Introduction to frame-autoregressive video models

A reading list and collection of resources for building up to frame-autoregressive video generation and world models. The progression goes: flow matching basics on 2D data, then flow matching for images with a DiT, then flow matching for video with causal attention, and finally KV caching for efficient frame-autoregressive generation.
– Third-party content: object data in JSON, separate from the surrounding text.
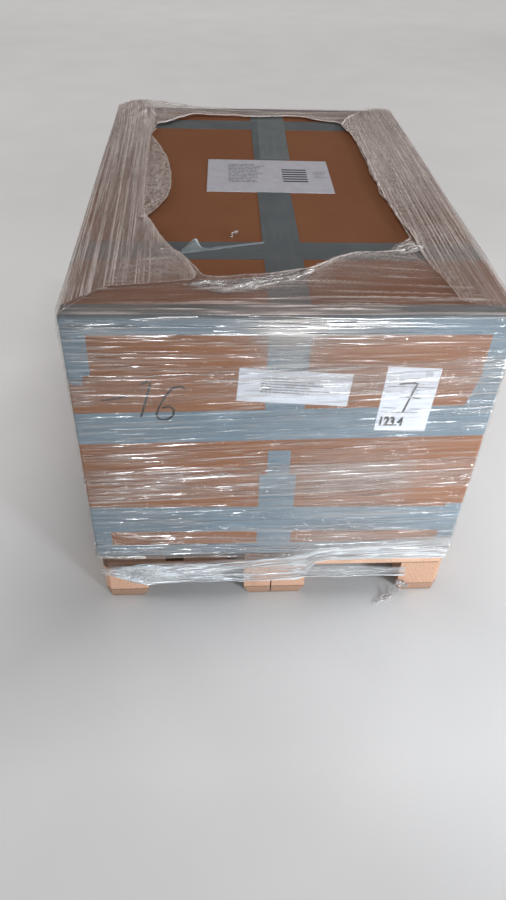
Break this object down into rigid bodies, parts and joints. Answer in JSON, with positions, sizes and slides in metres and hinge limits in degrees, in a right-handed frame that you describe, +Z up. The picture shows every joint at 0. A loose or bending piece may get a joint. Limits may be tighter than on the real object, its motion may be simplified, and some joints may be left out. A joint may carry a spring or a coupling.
{
  "type": "shrink wrapped pallet load",
  "caption": "Large taped corrugated carton on a four-way block pallet, wound with clear stretch film that laps over the top edge and hangs as a skirt over the pallet's front.",
  "frame": {"origin": "on the floor under the middle of the pallet", "axes": "+X across the pallet to the right as seen from the front, +Y along the pallet away from the front end with the labels, +Z up"},
  "size_m": [0.8116, 1.2476, 0.7739],
  "materials": {
    "pallet_wood": "sawn softwood, unpainted",
    "cardboard": "brown kraft corrugated board",
    "packed_goods": "plain hidden core",
    "grey_tape": "silver grey cloth tape, satin",
    "paper": "white office paper and label stock",
    "stretch_film": "clear stretch film, wrinkled, glossy"
  },
  "bodies": {
    "root": {"address_label": "paper", "block_back_left": "pallet_wood", "block_back_middle": "pallet_wood", "block_back_right": "pallet_wood", "block_front_left": "pallet_wood", "block_front_middle": "pallet_wood", "block_front_right": "pallet_wood", "block_middle_left": "pallet_wood", "block_middle_middle": "pallet_wood", "block_middle_right": "pallet_wood", "bottom_board_left": "pallet_wood", "bottom_board_middle": "pallet_wood", "bottom_board_right": "pallet_wood", "bottom_edge_tape_back": "grey_tape", "bottom_edge_tape_front": "grey_tape", "bottom_seam_tape": "grey_tape", "carton": "cardboard", "corner_tape_lower_back_left": "grey_tape", "corner_tape_lower_back_right": "grey_tape", "corner_tape_lower_front_left": "grey_tape", "corner_tape_lower_front_right": "grey_tape", "corner_tape_upper_back_left": "grey_tape", "corner_tape_upper_back_right": "grey_tape", "corner_tape_upper_front_left": "grey_tape", "corner_tape_upper_front_right": "grey_tape", "cross_tape_back": "grey_tape", "cross_tape_front": "grey_tape", "deck_board_1": "pallet_wood", "deck_board_2": "pallet_wood", "deck_board_3": "pallet_wood", "deck_board_4": "pallet_wood", "deck_board_5": "pallet_wood", "film_skirt": "stretch_film", "film_strand": "stretch_film", "film_tail": "stretch_film", "lower_band_tape": "grey_tape", "mid_band_tape": "grey_tape", "packed_goods": "packed_goods", "seam_patch_tape": "grey_tape", "stringer_board_back": "pallet_wood", "stringer_board_front": "pallet_wood", "stringer_board_middle": "pallet_wood", "top_edge_tape_back": "grey_tape", "top_edge_tape_front": "grey_tape", "top_seam_tape": "grey_tape", "top_sheet": "paper", "weight_label": "paper", "wrap_film": "stretch_film"}
  },
  "joints": []
}
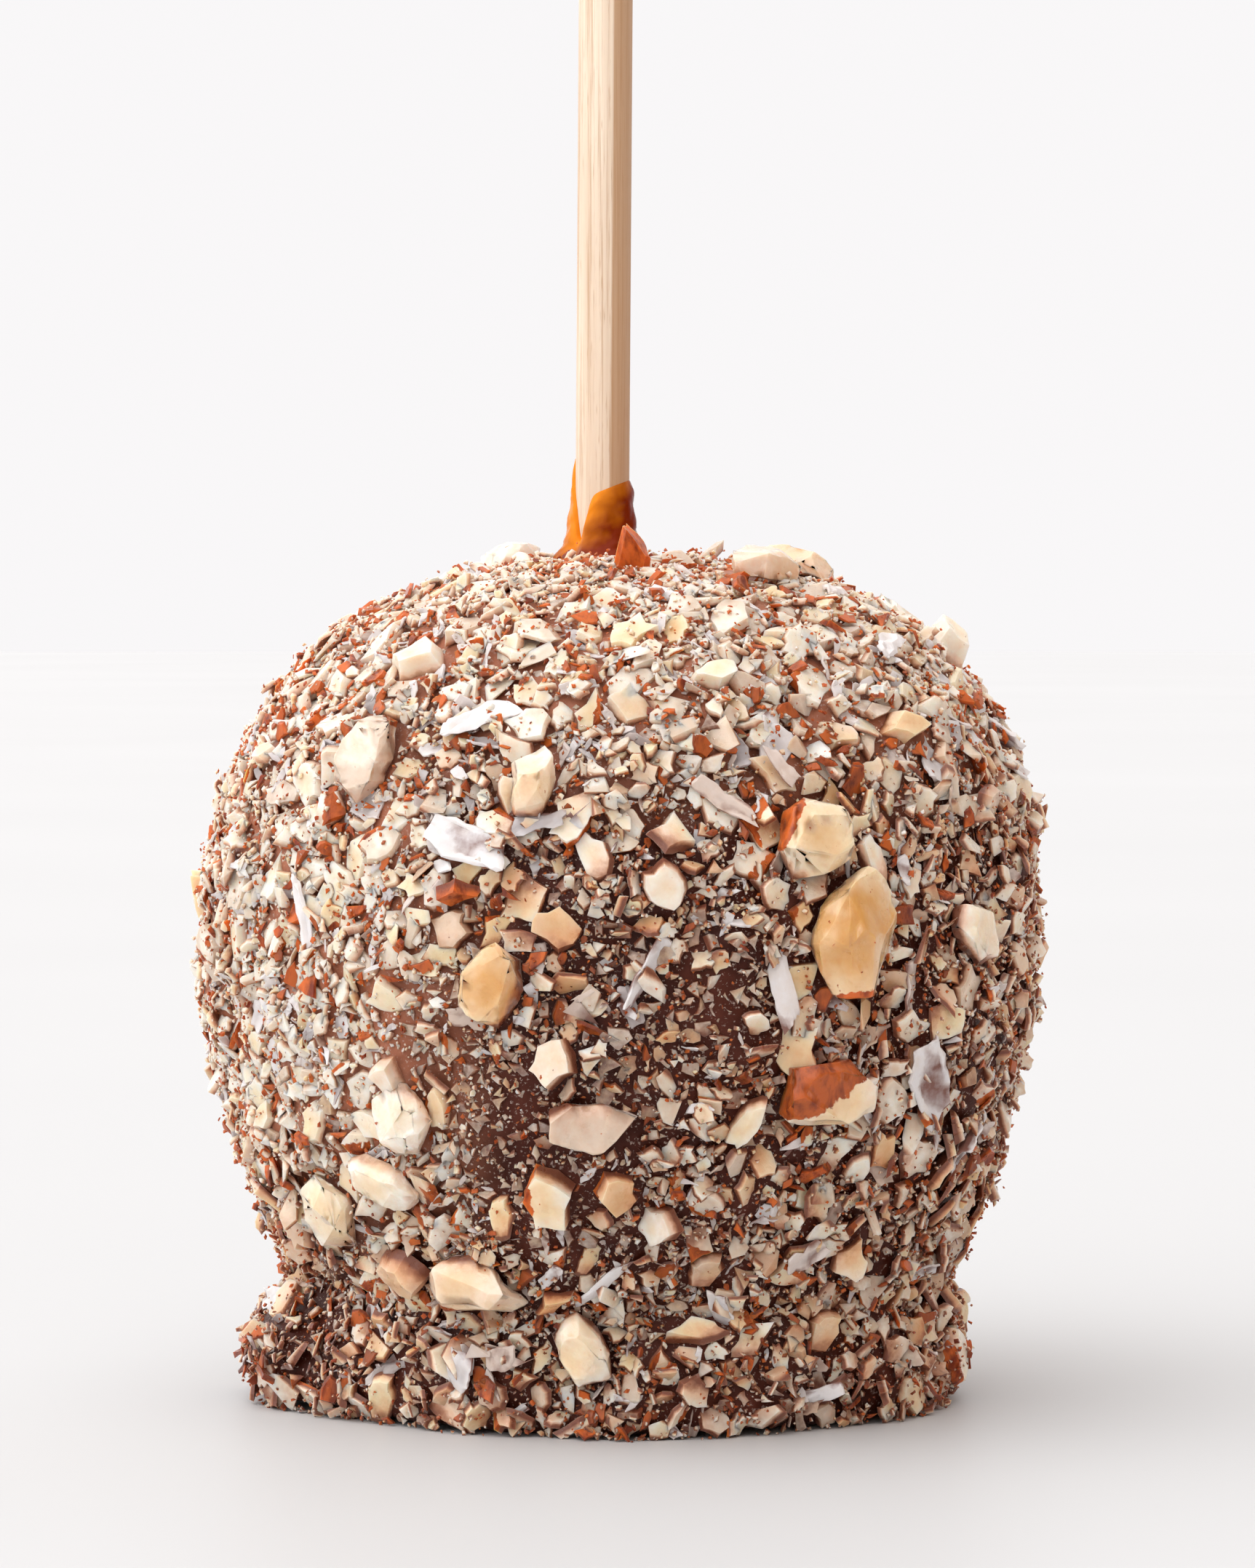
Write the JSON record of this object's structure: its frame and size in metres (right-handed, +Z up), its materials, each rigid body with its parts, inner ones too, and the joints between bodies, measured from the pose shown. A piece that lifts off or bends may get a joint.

🟢 read — essential reading · 🟡 skim — worth skimming · 🟣 bonus — for deeper exploration · 🔵 code — implementation

1. Rectified flow matching basics

Learn the fundamentals of flow matching on a simple 2D dataset (two moons): velocity prediction, training, Euler sampling, noise schedules (uniform, SD3), and classifier-free guidance.

2. Flow matching on MNIST

Build a Diffusion Transformer (DiT) from scratch and train it on MNIST with flow matching, classifier-free guidance, and the Muon optimizer.

3. Frame-autoregressive Pong

Extend the DiT to video: block-causal attention masks, per-frame conditioning via modulate/gate, action conditioning, and diffusion forcing training.

4. KV caching for frame-autoregressive inference

Add KV caching to the video DiT for efficient autoregressive generation: VideoKVCache with finalize/denoise modes, CachedVideoAttention with RoPE recomputation, and sliding-window eviction.